The Pope came forward last month preaching against the libertinism of our culture and the non-respect of the values of the Church. He is surely aware of the blasphemy done to his church over the world. Although he denounces such behavior, he does not call for death and destruction.

The United States of America became hostage to the terrorists after 9/11. The industrial world is hostage to the OPEC and the ones controlling the oil resources. And now the media and governments have become hostage of Muslim religious believes. And since all those are links together – terrorist/Muslims/oil – the world is now walking on eggshells, careful not to wake up a sleeping giant that holds so much power."

speech
are you arguing that freedom of speech only exists until someone feels offended?

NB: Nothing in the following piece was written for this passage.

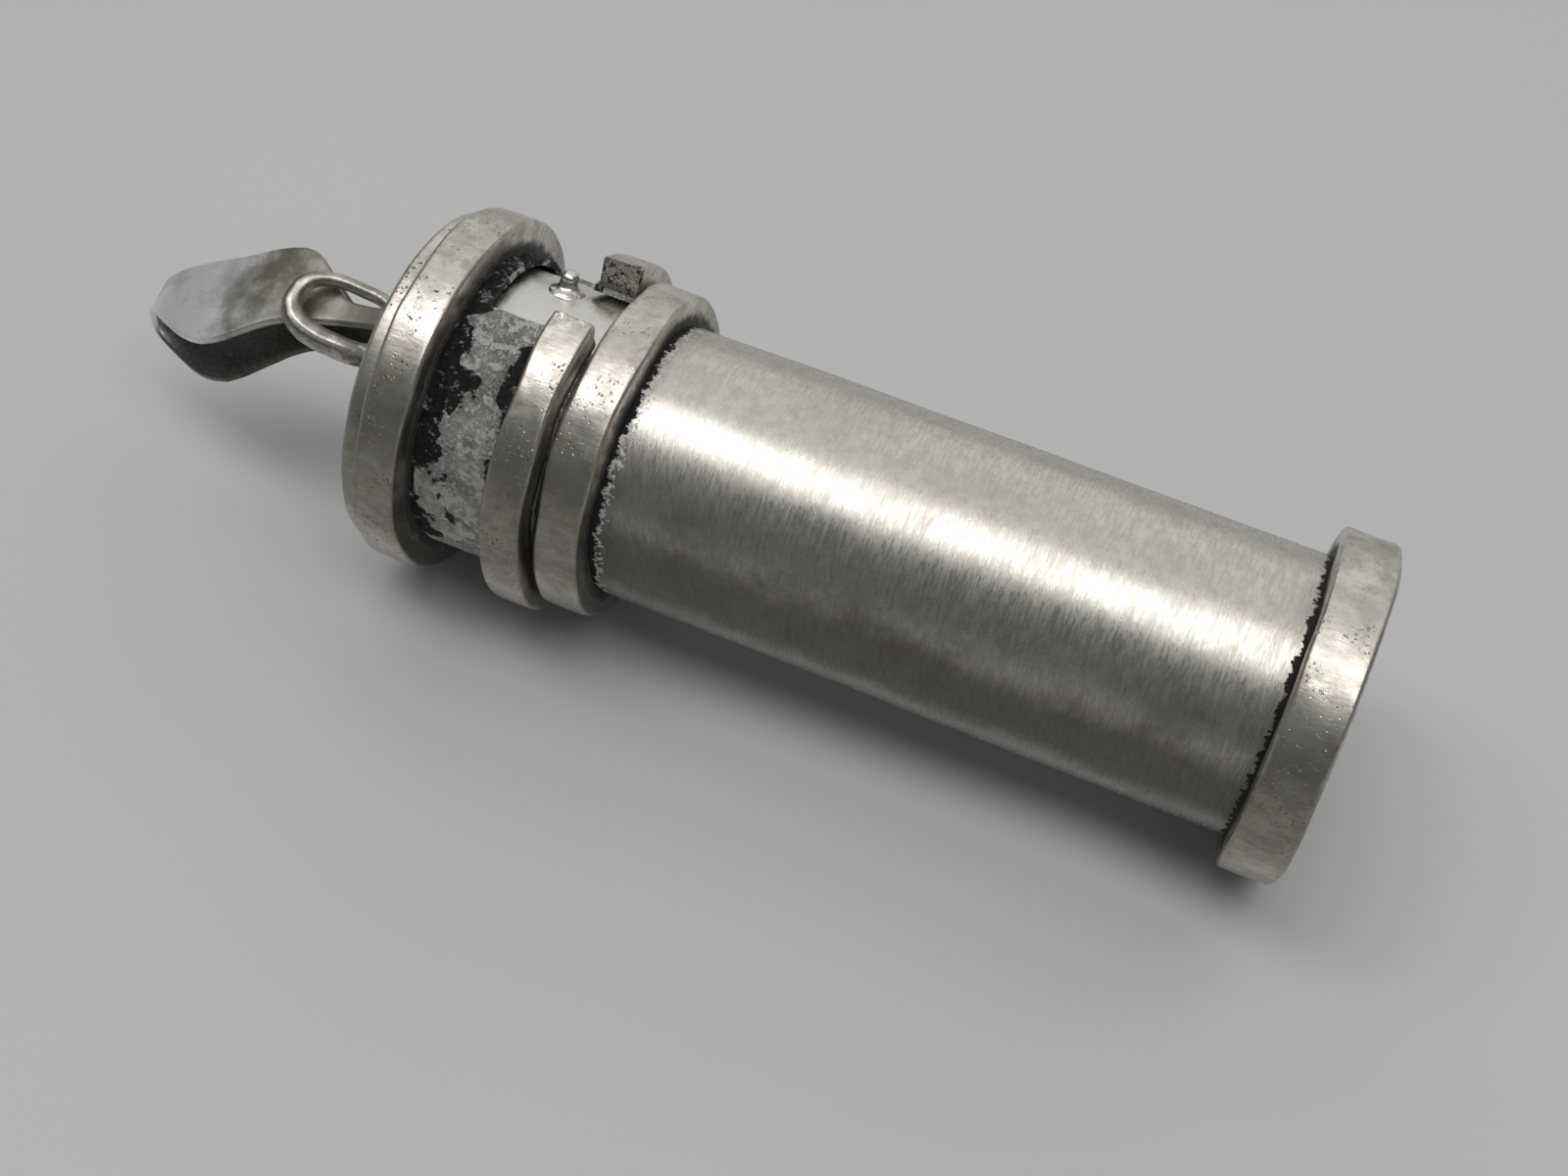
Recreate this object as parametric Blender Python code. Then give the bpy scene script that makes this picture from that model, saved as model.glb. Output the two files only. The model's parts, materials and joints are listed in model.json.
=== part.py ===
"""Training whistle: a silver tube with a bayonet cap, a wire ring and a strap bail.

Everything is modelled round the X axis, with the origin in the middle of the tube's foot end, the
foot toward +X and the cap toward -X. Angles round the axis start at the top and run toward the near
side, -Y. One empty carries all of it, lays it down on its two outer bands and sets it over the origin.
"""

from math import atan2, cos, pi, radians, sin, tanh

import bmesh
import bpy
from mathutils import Euler, Matrix, Vector
from mathutils.geometry import interpolate_bezier

# Tube and the pieces soldered to it
TUBE_R = 0.0070
TUBE_WALL = 0.00075
TUBE_FOOT_X = -0.00105
TUBE_NECK_X = -0.04585
FOOT_DISC_R = 0.0069
FOOT_DISC_X = (-0.0007, 0.0)
FOOT_BAND_R = 0.0085
FOOT_BAND_X = (-0.0029, 0.0)
RIM_BAND_R = 0.00845
RIM_BAND_X = (-0.03757, -0.03513)
BAND_BORE_R = 0.0073
PIN_R = 0.00045
PIN_X = -0.0412
PIN_ANGLE = radians(-21.9)
PIN_BASE_R = 0.0073
PIN_TOP_R = 0.00805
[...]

If so, nothing will ever be said again.

speaking of immature
If the muslims can't take a little criticism, then these anonymous whites that you keep refering too, appear to be correct.

It's the muslims who are demanding that everybody respect them. Even though they have done nothing to earn that respect.

It's the muslims who demand that their sacred cows be respected by the rest of the world, even as they go around insulting everyone who isn't a muslim. I've seen what passes for political cartoons in the muslim world.

The stuff that's "causing" the muslims to riot is extremely mild.

There's a word for someone who can dish it out, but can't take it. It's immature.

Why can only muslims be offended?
I've noticed several depictions of Jesus in what christians consider to be blasphemous cartoons, and flash videos, yet many of these haven't even warrented a complaint. So why is it that certain religions are able to influence change where as others are not. It would appear to me that a minority is trying to and succeding in forcing a majority to bow to their wishes with the threat of screaming racism.

It's a pretty stupid situation in my opinion...and for the sake of all humanity, would people stop stating that Jesus is not saterized.

Not to mention...Jesus is God, Mohamud is just a prophet.